◆ GIVEN EXERCISE:
Using the records that appear below, write out exactly the lines from the one with "Write part 3 of" through the one with "sizes: The leaf's measures.", keeping both end lines.
____ MATERIALS PROVIDED
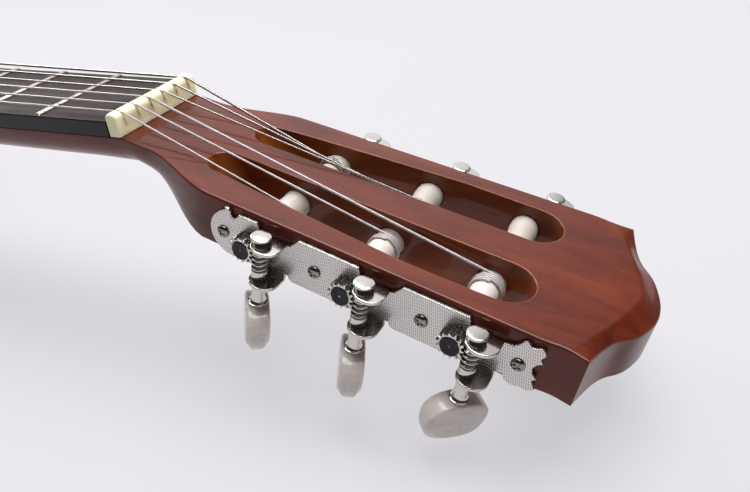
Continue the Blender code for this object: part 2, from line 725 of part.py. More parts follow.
def worm_mesh():
    """The worm's shaft, from the cap down to the end inside the button."""
    rest, collar, ferrule = EAR_TOP + GAP, EAR_BOTTOM - GAP, BUTTON_TOP + MM
    profile = [(CAP_RADIUS, EAR_TOP + 2.5 * MM), (CAP_RADIUS, EAR_TOP + 1.6 * MM)]
    profile += [(CAP_NECK_RADIUS, EAR_TOP + 1.6 * MM), (CAP_NECK_RADIUS, rest), (SHAFT_RADIUS, rest)]
    profile += [(SHAFT_RADIUS, WORM_TOP + 0.4 * MM), (WORM_RADIUS, WORM_TOP + 0.4 * MM)]
    profile += [(WORM_RADIUS, WORM_TOP - 0.2 * MM), (WORM_CORE, WORM_TOP - 0.2 * MM)]
    profile += [(WORM_CORE, WORM_BOTTOM), (WORM_RADIUS, WORM_BOTTOM), (WORM_RADIUS, EAR_BOTTOM + 1.5 * MM)]
    profile += [(SHAFT_RADIUS, EAR_BOTTOM + 1.5 * MM), (SHAFT_RADIUS, collar), (COLLAR_RADIUS, collar)]
    profile += [(COLLAR_RADIUS, ferrule), (FERRULE_RADIUS, ferrule), (FERRULE_RADIUS, BUTTON_TOP + GAP)]
    profile += [(TANG_RADIUS, BUTTON_TOP + GAP), (TANG_RADIUS, BUTTON_TOP - BUTTON_SOCKET)]
    return turned(profile, WORM_SIDES)


def button_mesh():
    """An oval button, thick at its neck and slimmer at its edge."""
    rings = []
    stations = ((0, 0.36, 0.85), (0.1, 0.72, 1), (0.27, 0.95, 0.98), (0.5, 1, 0.86), (0.75, 0.86, 0.76))
    for share, width, depth in stations + ((0.92, 0.58, 0.66), (1, 0.3, 0.5)):
        z = BUTTON_TOP - share * BUTTON_HEIGHT
        ring = []
        for c, s in circle(16):
            a = math.copysign(abs(c) ** 0.8, c) * width * BUTTON_WIDTH / 2
            b = math.copysign(abs(s) ** 0.8, s) * depth * BUTTON_DEPTH / 2
            ring.append((a, b, z))
        rings.append(ring)
    return loft(rings)


def build_tuner(frame, side, place, name, button_turn):
    """One tuner: the cog and roller turn about Y, the worm and its button about Z."""
    p = tuner_place(place)
    axis = (p, 0, -AXIS_DEPTH)
    roller = add(f"string_roller_{name}", roller_mesh(place, side), "white_plastic", frame, axis)
    cog = add(f"cog_{name}", cog_mesh(side), "nickel", frame, axis)
    spot = (p + WORM_OFFSET, side * WORM_OUT, 0)
    worm = add(f"worm_{name}", worm_mesh(), "nickel", frame, spot)
    combine(worm, loft(thread_rings()), "UNION", "thread")
    mesh = button_mesh()
    mesh.transform(Matrix.Rotation(side * button_turn, 4, "Z"))
    button = add(f"button_{name}", mesh, "pearl", frame, spot)
    ends = [(0, 0, BUTTON_TOP + MM), (0, 0, BUTTON_TOP - BUTTON_SOCKET - 0.5 * MM)]
    socket = cylinder(TANG_RADIUS + GAP, *ends, sides=14)
    combine(button, socket, "DIFFERENCE", "socket")
    smooth(roller, button)


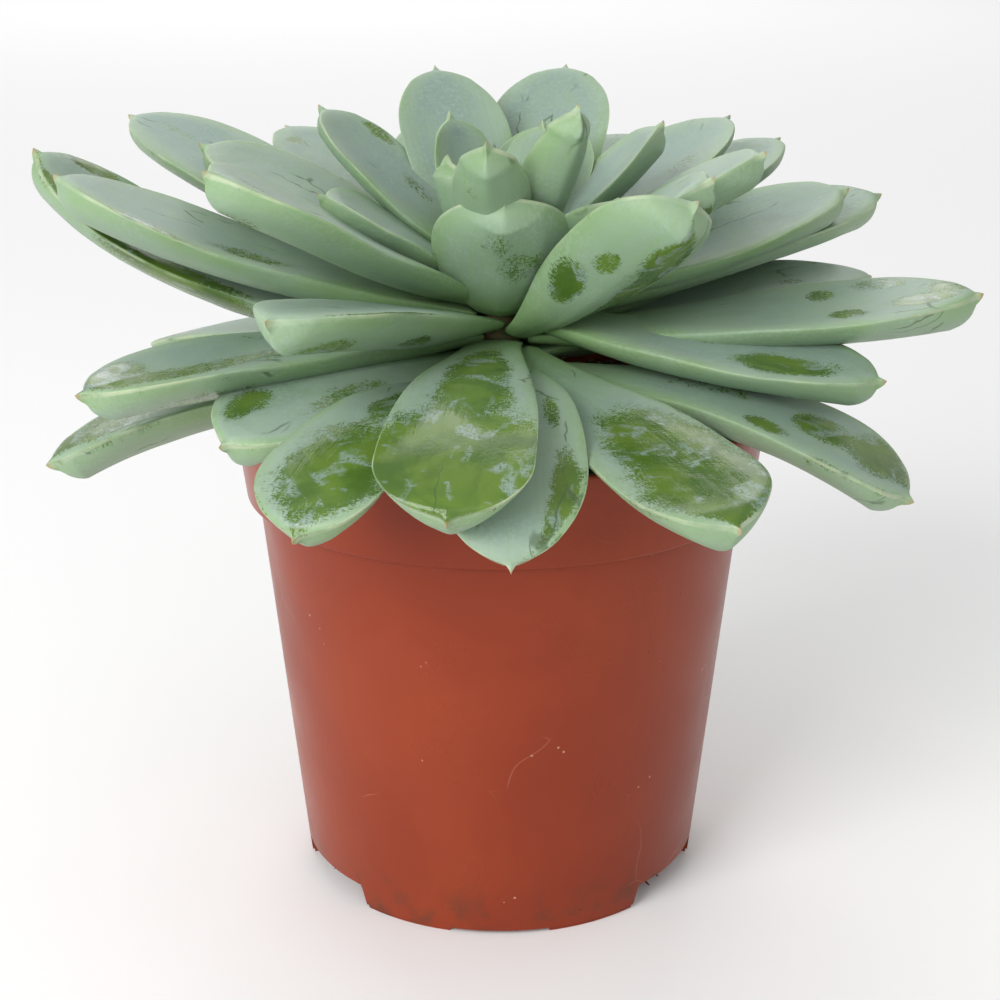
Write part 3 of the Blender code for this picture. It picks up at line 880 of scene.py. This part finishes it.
@dataclass
class Rosette:
    """All the leaves, each a closed fleshy blade that takes the place of its CAD solid."""

    skin: bpy.types.Material
    room: list[list[float]]
    rule: GrowthRule = field(default_factory=GrowthRule)
    rings: int = 84
    sides: int = 56
    rolled_by: float = 0.5
    base_width_share: float = 0.38
    slender_base: float = 2.8
    base_thickness_share: float = 0.5
    tip_bluntness: float = 2.3
    tip_rounding: float = 0.62
    tip_point: float = 1.5 * MM
    point_half_width: float = 3.2 * MM
    top_share: float = 0.24
    channel: float = 0.13
    young_channel: float = 0.16
    margin_wave: float = 0.22 * MM
    even_rings: float = 0.35
    full_thickness_at: float = 0.5
    thin_below: float = 0.6
    midrib: float = 0.12
    midrib_width: float = 0.25
    lump: float = 0.16 * MM
    lump_cell: float = 9 * MM
    pattern_step: float = 90.0
    side_step: float = 40.0
    wear: float = 0.42

    def half_width(self, distance: Array, sizes: dict[str, float]) -> Array:
        """Half the width along the midline.

        The blade swells from its narrow base as a power of a quarter sine to its widest place, then closes
        as a blunt superellipse. A small concave point is added to it as the cube root of the sum of the
        cubes.

        Args:
            distance: Metres along the midline.
            sizes: The leaf's measures.

        Returns:
            Half widths in metres.
        """
        length = sizes["length"]
        share = np.clip(distance / length, 0, 1)
        widest = sizes["widest"]
        swell = np.sin(np.clip(share / widest, 0, 1) * np.pi / 2)
        late = 1 + self.slender_base * (widest - self.rule.widest[0])
        swell = self.base_width_share + (1 - self.base_width_share) * swell**late
        closing = np.clip((share - widest) / (1 - widest), 0, 1)
        blade = sizes["width"] / 2 * swell * (1 - closing**self.tip_bluntness) ** self.tip_rounding
        point_from = length - 2 * self.tip_point
        left = np.clip((length + self.tip_point - distance) / (3 * self.tip_point), 0, 1)
        near_tip = smooth_step(point_from - 3 * MM, point_from + 1 * MM, distance)
        point = self.point_half_width * left**1.3 * near_tip
        return np.cbrt(blade**3 + point**3)

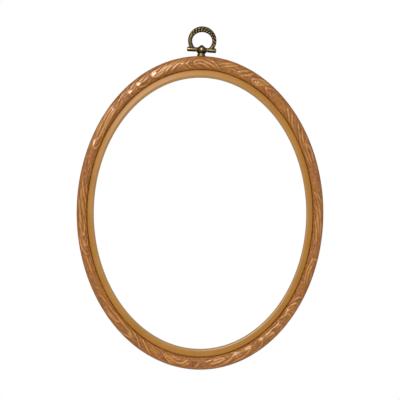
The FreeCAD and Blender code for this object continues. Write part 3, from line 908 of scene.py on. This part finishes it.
def store_light_and_shade(piece, shaded_and_lit):
    """Stores on each vertex its painted shade and painted highlight, as the given function tells."""
    to_hinge = HANGER.inverted()
    pairs = [shaded_and_lit(to_hinge @ vert.co) for vert in piece.data.vertices]
    for name, values in zip(("hollow_and_shade", "rubbed_and_highlight"), zip(*pairs)):
        piece.data.attributes.new(name, "FLOAT", "POINT").data.foreach_set("value", values)
    # The count printed is of the vertices that carry painted shade and painted highlight.
    print(piece.name, "is worn on", len(pairs), "vertices")


# %% [markdown]
# ## Barrels and pin
# Two smooth sleeves sit on a pin, one each side of the post, and each has a fine groove near the post. Light
# from the front runs along them as a bright stripe, between dark ones above and below. Their colour has the
# same pattern painted in: a painted highlight along the middle, a little above it, and painted shade above
# and below.

# %% Barrels and pin
NECK_START = BARREL_START + 0.7 * MM
NECK_MIDDLE = BARREL_START + 0.85 * MM
NECK_END = BARREL_START + 1.0 * MM
NECK_SHARE = 0.9
BARREL_CREASE = 50
PRESS_ROOM = 0.01 * MM
HIGHLIGHT_RISE = 0.1
BARREL_SHADE = 0.8
BARREL_SHADE_RANGE = (0.4, 0.85)
BARREL_HIGHLIGHT = 0.45
BARREL_HIGHLIGHT_RANGE = (0.1, 0.5)


def barrel_painted_light(place):
    """Painted highlight along a barrel's front and back, a little above its middle, and painted shade above
    and below.
    """
    # Height from the stripe: painted highlight near it, painted shade away from it.
    height = abs(place.z / BARREL_RADIUS - HIGHLIGHT_RISE)
    hollow_and_shade = BARREL_SHADE * float(smooth_step(height, *BARREL_SHADE_RANGE))
    rubbed_and_highlight = BARREL_HIGHLIGHT - BARREL_HIGHLIGHT * float(smooth_step(height, *BARREL_HIGHLIGHT_RANGE))
    return hollow_and_shade, rubbed_and_highlight


for side, name in ((-1, "left_barrel"), (1, "right_barrel")):
    bm = turned([
        (side * BARREL_START, PIN_RADIUS), (side * BARREL_START, BARREL_RADIUS),
        (side * NECK_START, BARREL_RADIUS), (side * NECK_MIDDLE, NECK_SHARE * BARREL_RADIUS),
        (side * NECK_END, BARREL_RADIUS), (side * BARREL_END, BARREL_RADIUS),
        (side * BARREL_END, PIN_RADIUS),
    ], {1: 0.2 * MM, 2: 0.08 * MM, 4: 0.08 * MM, 5: 0.22 * MM}, (1, 0, 0))
    bmesh.ops.transform(bm, matrix=HANGER, verts=bm.verts[:])
    barrel = finished_piece(bm, "brass_" + name, BRASS, "hanging_ring_body", name,
                            BARREL_CREASE)
    combined(barrel, tenon(side, 0.0, BARREL_RADIUS + MM, TENON_RADIUS + PRESS_ROOM), "DIFFERENCE")
    store_light_and_shade(barrel, barrel_painted_light)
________
◆ FINISHED EXERCISE:
Write part 3 of the Blender code for this picture. It picks up at line 880 of scene.py. This part finishes it.
@dataclass
class Rosette:
    """All the leaves, each a closed fleshy blade that takes the place of its CAD solid."""

    skin: bpy.types.Material
    room: list[list[float]]
    rule: GrowthRule = field(default_factory=GrowthRule)
    rings: int = 84
    sides: int = 56
    rolled_by: float = 0.5
    base_width_share: float = 0.38
    slender_base: float = 2.8
    base_thickness_share: float = 0.5
    tip_bluntness: float = 2.3
    tip_rounding: float = 0.62
    tip_point: float = 1.5 * MM
    point_half_width: float = 3.2 * MM
    top_share: float = 0.24
    channel: float = 0.13
    young_channel: float = 0.16
    margin_wave: float = 0.22 * MM
    even_rings: float = 0.35
    full_thickness_at: float = 0.5
    thin_below: float = 0.6
    midrib: float = 0.12
    midrib_width: float = 0.25
    lump: float = 0.16 * MM
    lump_cell: float = 9 * MM
    pattern_step: float = 90.0
    side_step: float = 40.0
    wear: float = 0.42

    def half_width(self, distance: Array, sizes: dict[str, float]) -> Array:
        """Half the width along the midline.

        The blade swells from its narrow base as a power of a quarter sine to its widest place, then closes
        as a blunt superellipse. A small concave point is added to it as the cube root of the sum of the
        cubes.

        Args:
            distance: Metres along the midline.
            sizes: The leaf's measures.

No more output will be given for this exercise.